In Milan, from April 17-22, corporate brands such as Mercedes-Benz, DuPont, and Samsung will unveil imaginative new projects alongside chic designers at the Salone Internazionale del Mobile.
Written by Reena Jana, Contributor

From April 17-22 in Milan, some of the world's best-known brands, from Samsung to Mercedes-Benz, will showcase adventurous new products alongside playful products by young, unknown designers, chic furniture makers, and glamorous artists. The occasion? The fifty-first edition of the Salone Internazionale del Mobile, also known as the Milan Furniture Fair. Throughout the duration of the trade show, satellite events also take place around the industrial Italian city. To many in attendance, the time is also considered to be Milan's "Design Week."

More than 300,000 visitors are expected to attend the Furniture Fair, including the general public. If you've ever been to this sprawling event, you'll notice that it's much more than a design convention: families of all backgrounds who live in Milan, as well as tourists who aren't design experts themselves make the trek to Milan's fair grounds, on the outskirts of the city. There, they witness elaborate, gallery-style booths set up by 2,500 exhibitors (this number includes the official "satellite" fairs of the Salone). Last year, 32,000 people attended on the fair's first day open to the public, when the doors were opened for those who may not be in the furniture business. This year, for the first time, the organizers are adding another day for general viewing because of the fair's popularity among those not in the design trade.
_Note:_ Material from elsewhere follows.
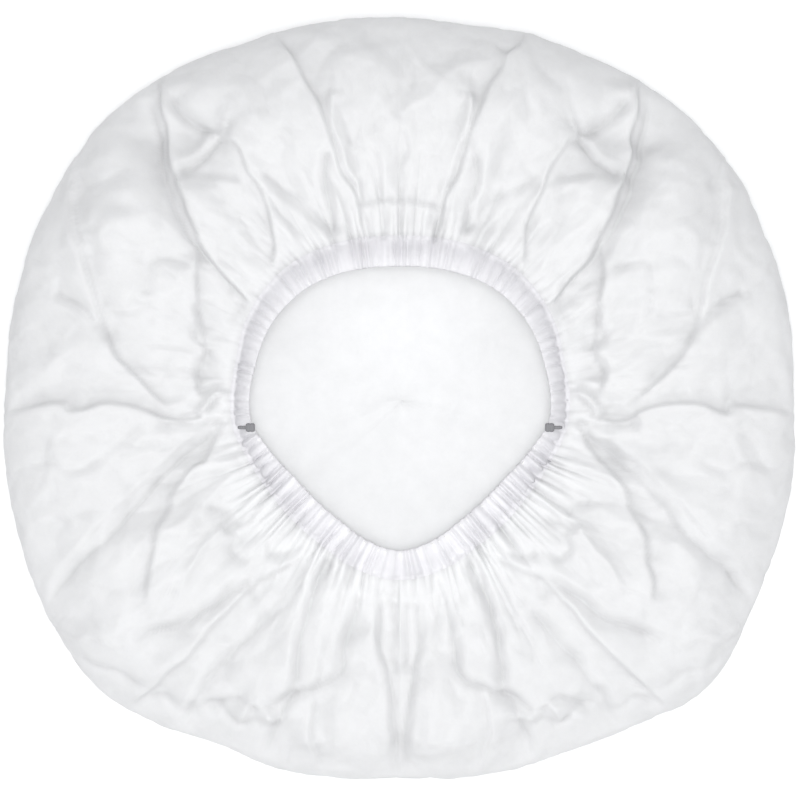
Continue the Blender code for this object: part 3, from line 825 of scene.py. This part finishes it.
def make_hem(settled):
    count = 960
    turn = np.arange(count) / count
    edge, out, up = hem_frame(turn)
    pleats = hem_pleats(turn)
    rows = []
    for reach, lift, share in HEM_SECTION:
        spot = np.stack([turn * 140, np.full(count, reach * 3 + (lift > 0)), np.zeros(count)], -1)
        raised = lift + pleats * share + noise(spot, 61) * 0.00025
        if 0.03 < reach < 0.5:
            room = ELASTIC_ROOM if lift > 0 else -ELASTIC_ROOM
            raised = np.maximum(raised, room) if lift > 0 else np.minimum(raised, room)
        scallop = pleats * max(0.0, 1 - reach * 3) * 0.35
        rows.append(edge + out * (reach * HEM_WIDTH - scallop)[:, None] + up * raised[:, None])
    for place, under in HEM_TUCK:
        row = settled_points(turn, np.full(count, place), settled)
        row[:, 2] -= under
        rows.insert(0, row)
    corners = len(rows)
    points = np.stack(rows, axis=1).reshape(-1, 3)
    faces = []
    for k in range(count):
        n = (k + 1) % count
        for j in range(corners):
            m = (j + 1) % corners
            faces.append((k * corners + j, k * corners + m, n * corners + m, n * corners + j))
    hem = mesh_object("hem_pleats", points, faces)
    layer = hem.data.uv_layers.new(name="cloth")
    for loop in hem.data.loops:
        k, j = divmod(loop.vertex_index, corners)
        layer.data[loop.index].uv = (k / count * 1.66, 0.3 + j * 0.0016)
    return hem


def make_elastic():
    """The thin elastic in the hem's channel."""
    count = 480
    edge, out, up = hem_frame(np.arange(count) / count)
    near, far = (share * HEM_WIDTH for share in ELASTIC_REACH)
    half = ELASTIC_THICKNESS / 2
    rows = []
    for reach, lift in ((near, half), (far, half), (far, -half), (near, -half)):
        rows.append(edge + out * reach + up * lift)
    points = np.stack(rows, axis=1).reshape(-1, 3)
    faces = []
    for k in range(count):
        n = (k + 1) % count
        for j in range(4):
            m = (j + 1) % 4
            faces.append((k * 4 + j, k * 4 + m, n * 4 + m, n * 4 + j))
    return mesh_object("elastic_tape", points, faces)


def rounded_block(middle, half, power, columns, rows, ribs):
    """Points and faces of a rounded block with fine ribs round it."""
    points, faces = [], []
    for j in range(rows + 1):
        down = math.pi * j / rows
        for k in range(columns):
            around = 2 * math.pi * k / columns
            wide = math.sin(down)
            shape = np.array([math.cos(down), wide * math.cos(around), wide * math.sin(around)])
            box = np.sign(shape) * np.abs(shape) ** power
            rib = 1 - 0.05 * (1 + math.cos(box[0] * ribs))
            points.append((middle[0] + box[0] * half[0], middle[1] + box[1] * half[1] * rib,
                           middle[2] + box[2] * half[2] * rib))
    for j in range(rows):
        for k in range(columns):
            n = (k + 1) % columns
            here, below = j * columns, (j + 1) * columns
            faces.append((here + k, below + k, below + n, here + n))
    return points, faces


def make_elastic_end(side, solid):
    """A joined end of the elastic: a small dark knot, and the cut cord that leaves it."""
    low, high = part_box(solid)
    middle = (low + high) / 2
    half = (high - low) / 2
    knot_half = half.x * KNOT_SHARE
    knot_x = middle.x - side * (half.x - knot_half)
    stub_half = half.x - knot_half + 0.0004
    stub_x = middle.x + side * (half.x - stub_half)
    knot_middle, knot_size = (knot_x, middle.y, middle.z), (knot_half, half.y, half.z)
    stub_middle, stub_size = (stub_x, middle.y, middle.z), (stub_half, half.y * 0.42, half.z * 0.55)
    points, faces = rounded_block(knot_middle, knot_size, 0.40, 48, 28, 24.0)
    stub_points, stub_faces = rounded_block(stub_middle, stub_size, 0.55, 24, 20, 30.0)
    first = len(points)
    points += stub_points
    faces += [tuple(corner + first for corner in face) for face in stub_faces]
    return mesh_object("elastic_end_" + ("right" if side > 0 else "left"), points, faces)


def node_tree(name):
    material = bpy.data.materials.new(name)
    material.use_nodes = True
    nodes, links = material.node_tree.nodes, material.node_tree.links
    nodes.clear()
    return material, nodes, links


def nonwoven_material(name, colour, clear, painted_middle_light):
    """Spunbond nonwoven: matt and cloudy, lets light through, with fibres and fine crumple.

    clear is the share of light that passes, and the last argument paints light into the cloth's
    colour towards its middle; the colour also carries painted shade in concave creases.
    """
    material, nodes, links = node_tree(name)
    end = nodes.new("ShaderNodeOutputMaterial")
    shader = nodes.new("ShaderNodeBsdfPrincipled")
    shader.inputs["Roughness"].default_value = 0.78
    shader.inputs["Specular IOR Level"].default_value = 0.25
    through = nodes.new("ShaderNodeBsdfTranslucent")
    mix = nodes.new("ShaderNodeMixShader")
    mix.inputs[0].default_value = clear
    place = nodes.new("ShaderNodeTexCoord")
    clouds = nodes.new("ShaderNodeTexNoise")
    clouds.inputs["Scale"].default_value = 120.0
    clouds.inputs["Detail"].default_value = 6.0
    clouds.inputs["Roughness"].default_value = 0.72
    ramp = nodes.new("ShaderNodeValToRGB")
    ramp.color_ramp.elements[0].position = 0.32
    ramp.color_ramp.elements[1].position = 0.68
    low = tuple(c * 0.955 for c in colour)
    ramp.color_ramp.elements[0].color = (*low, 1)
    ramp.color_ramp.elements[1].color = (*colour, 1)
    middle = nodes.new("ShaderNodeUVMap")
    middle.uv_map = "cloth"
    apart = nodes.new("ShaderNodeVectorMath")
    apart.operation = "LENGTH"
    # Painted light: the colour is made lighter towards the middle of the cloth's flat layout, on
    # the sole, fading out towards the rim
    fade = nodes.new("ShaderNodeMapRange")
    fade.interpolation_type = "SMOOTHSTEP"
    fade.inputs["From Min"].default_value = 0.085
    fade.inputs["From Max"].default_value = 0.150
    fade.inputs["To Min"].default_value = painted_middle_light
    fade.inputs["To Max"].default_value = 1.0
    colour_with_painted_light_and_shade = nodes.new("ShaderNodeVectorMath")
    colour_with_painted_light_and_shade.operation = "SCALE"
    links.new(middle.outputs["UV"], apart.inputs[0])
    links.new(apart.outputs["Value"], fade.inputs["Value"])
    links.new(ramp.outputs["Color"], colour_with_painted_light_and_shade.inputs[0])
    # Painted shade: the colour darkens by up to a tenth where the surface is concave, so creases
    # and gathers show dark lines
    bend = nodes.new("ShaderNodeNewGeometry")
    shade = nodes.new("ShaderNodeMapRange")
    shade.inputs["From Min"].default_value = 0.44
    shade.inputs["From Max"].default_value = 0.50
    shade.inputs["To Min"].default_value = 0.90
    shade.inputs["To Max"].default_value = 1.0
    painted_shade_and_light = nodes.new("ShaderNodeMath")
    painted_shade_and_light.operation = "MULTIPLY"
    links.new(bend.outputs["Pointiness"], shade.inputs["Value"])
    links.new(shade.outputs["Result"], painted_shade_and_light.inputs[0])
    links.new(fade.outputs["Result"], painted_shade_and_light.inputs[1])
    links.new(painted_shade_and_light.outputs[0], colour_with_painted_light_and_shade.inputs["Scale"])
    fibres = nodes.new("ShaderNodeTexNoise")
    fibres.inputs["Scale"].default_value = 1400.0
    fibres.inputs["Detail"].default_value = 3.0
    bump = nodes.new("ShaderNodeBump")
    bump.inputs["Strength"].default_value = 0.35
    bump.inputs["Distance"].default_value = 0.00012
    crease = nodes.new("ShaderNodeTexNoise")
    crease.noise_type = "RIDGED_MULTIFRACTAL"
    crease.inputs["Scale"].default_value = 75.0
    crease.inputs["Detail"].default_value = 4.0
    crease.inputs["Roughness"].default_value = 0.6
    paper = nodes.new("ShaderNodeBump")
    paper.inputs["Strength"].default_value = 0.8
    paper.inputs["Distance"].default_value = 0.0020
    links.new(place.outputs["Object"], crease.inputs["Vector"])
    links.new(crease.outputs["Fac"], paper.inputs["Height"])
    links.new(paper.outputs["Normal"], bump.inputs["Normal"])
    links.new(place.outputs["Object"], clouds.inputs["Vector"])
    links.new(place.outputs["Object"], fibres.inputs["Vector"])
    links.new(clouds.outputs["Fac"], ramp.inputs["Fac"])
    links.new(colour_with_painted_light_and_shade.outputs["Vector"], shader.inputs["Base Color"])
    links.new(colour_with_painted_light_and_shade.outputs["Vector"], through.inputs["Color"])
    links.new(fibres.outputs["Fac"], bump.inputs["Height"])
    links.new(bump.outputs["Normal"], shader.inputs["Normal"])
    links.new(bump.outputs["Normal"], through.inputs["Normal"])
    links.new(shader.outputs[0], mix.inputs[1])
    links.new(through.outputs[0], mix.inputs[2])
    links.new(mix.outputs[0], end.inputs[0])
    return material


def elastic_material(name, colour, weave):
    """Covered elastic: matt thread wound across its length."""
    material, nodes, links = node_tree(name)
    end = nodes.new("ShaderNodeOutputMaterial")
    shader = nodes.new("ShaderNodeBsdfPrincipled")
    shader.inputs["Roughness"].default_value = 0.62
    place = nodes.new("ShaderNodeTexCoord")
    threads = nodes.new("ShaderNodeTexWave")
    threads.inputs["Scale"].default_value = weave
    threads.inputs["Distortion"].default_value = 1.2
    threads.inputs["Detail"].default_value = 1.0
    ramp = nodes.new("ShaderNodeValToRGB")
    ramp.color_ramp.elements[0].color = (*(c * 0.72 for c in colour), 1)
    ramp.color_ramp.elements[1].color = (*colour, 1)
    bump = nodes.new("ShaderNodeBump")
    bump.inputs["Strength"].default_value = 0.5
    bump.inputs["Distance"].default_value = 0.0001
    links.new(place.outputs["Object"], threads.inputs["Vector"])
    links.new(threads.outputs["Fac"], ramp.inputs["Fac"])
    links.new(threads.outputs["Fac"], bump.inputs["Height"])
    links.new(ramp.outputs["Color"], shader.inputs["Base Color"])
    links.new(bump.outputs["Normal"], shader.inputs["Normal"])
    links.new(shader.outputs[0], end.inputs[0])
    return material


def make_floor():
    bpy.ops.mesh.primitive_plane_add(size=6.0, location=(0, 0, 0))
    floor = bpy.context.object
    floor.name = "floor"
    material, nodes, links = node_tree("pale_floor")
    end = nodes.new("ShaderNodeOutputMaterial")
    shader = nodes.new("ShaderNodeBsdfPrincipled")
    shader.inputs["Base Color"].default_value = (0.96, 0.96, 0.96, 1)
    shader.inputs["Roughness"].default_value = 0.9
    links.new(shader.outputs[0], end.inputs[0])
    floor.data.materials.append(material)


LAMPS = (
    # name, place, diameter, power in watts
    ("front_soft", (0.0, -1.5, 0.90), 0.5, 5.5),
    ("top_soft", (0.0, 0.0, 1.9), 0.25, 11),
    ("near_soft", (0.0, 0.0, 0.50), 0.20, 0.8),
    ("left_soft", (-0.52, -0.20, 0.36), 0.25, 0.2),
    ("right_soft", (0.52, -0.20, 0.36), 0.25, 0.2),
)

# A narrow lamp over the mouth, and how far from its middle its light reaches
MOUTH_LAMP_PLACE = (0.0, -0.012, 1.9)
MOUTH_LAMP_REACH = 0.076


def make_lights():
    world = bpy.context.scene.world or bpy.data.worlds.new("studio")
    bpy.context.scene.world = world
    world.use_nodes = True
    back = world.node_tree.nodes["Background"]
    back.inputs[0].default_value = (0.975, 0.985, 1.0, 1)
    back.inputs[1].default_value = 0.76
    for name, location, size, power in LAMPS:
        add_light(name, location, size, power)
    spot = bpy.data.lights.new("mouth_light", "SPOT")
    spot.energy = 20.0
    spot.color = (0.97, 1.0, 1.0)
    spot.spot_size = 2 * math.atan(MOUTH_LAMP_REACH / (MOUTH_LAMP_PLACE[2] - CAP_HEIGHT))
    spot.spot_blend = 0.6
    spot.shadow_soft_size = 0.02
    thing = bpy.data.objects.new("mouth_light", spot)
    thing.location = MOUTH_LAMP_PLACE
    bpy.context.scene.collection.objects.link(thing)


def add_light(name, location, size, power):
    lamp = bpy.data.lights.new(name, "AREA")
    lamp.shape = "DISK"
    lamp.size = size
    lamp.energy = power
    thing = bpy.data.objects.new(name, lamp)
    thing.location = location
    towards = Vector((0, 0, 0.02)) - Vector(location)
    thing.rotation_euler = towards.to_track_quat("-Z", "Y").to_euler()
    bpy.context.scene.collection.objects.link(thing)


def make_camera():
    eye = bpy.data.cameras.new("photo_camera")
    eye.sensor_width = 36.0
    distance = 1.6
    level = CAP_HEIGHT * 0.5
    wide = PHOTO_SIDE * PIXEL
    eye.lens = eye.sensor_width * (distance - level) / wide
    thing = bpy.data.objects.new("photo_camera", eye)
    thing.location = (0.0, 0.0, distance)
    bpy.context.scene.collection.objects.link(thing)
    bpy.context.scene.camera = thing


def main():
    scene = bpy.context.scene
    scene.view_settings.view_transform = "Standard"
    make_camera()
    make_lights()
    make_floor()
    crown_material = nonwoven_material("nonwoven_crown", CROWN_TONE, CROWN_CLEAR, CROWN_PAINTED_MIDDLE_LIGHT)
    hem_material = nonwoven_material("nonwoven_hem", HEM_PAINTED_LIGHTER_TONE, HEM_CLEAR, 1.0)
    settled = let_cloth_settle()
    cloth = make_cloth(settled)
    cloth.data.materials.append(crown_material)
    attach(cloth, "root")
    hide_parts("crown")
    hem = make_hem(settled)
    hem.data.materials.append(hem_material)
    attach(hem, "root")
    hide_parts("hem_casing")
    tape = make_elastic()
    tape.data.materials.append(elastic_material("covered_elastic", ELASTIC_TONE, 700.0))
    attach(tape, "root")
    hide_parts("elastic_band")
    end_material = elastic_material("dark_elastic_end", KNOT_TONE, 420.0)
    for side, solid in ((-1, "elastic_joint_left"), (1, "elastic_joint_right")):
        end = make_elastic_end(side, solid)
        end.data.materials.append(end_material)
        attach(end, "root")
        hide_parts(solid)


main()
TOUCH-SCREEN KITCHENS AND CAR-INSPIRED CHAIRS

Some of the most anticipated products to be revealed are from big-name corporations. Samsung, for instance, will showcase its touch-screen technology within a futuristic kitchen environment designed by Italy's Toncelli Kitchens by Experientia, an "experiential design" firm. The Prisma kitchen will feature Samsung's table-top computing tech--meaning home chefs can pull up their favorite recipe texts, photos, and videos directly on a counter-top surface. The Prisma kitchen also has a tablet-computer dock, too--just in case cooks need yet another computer screen to consult.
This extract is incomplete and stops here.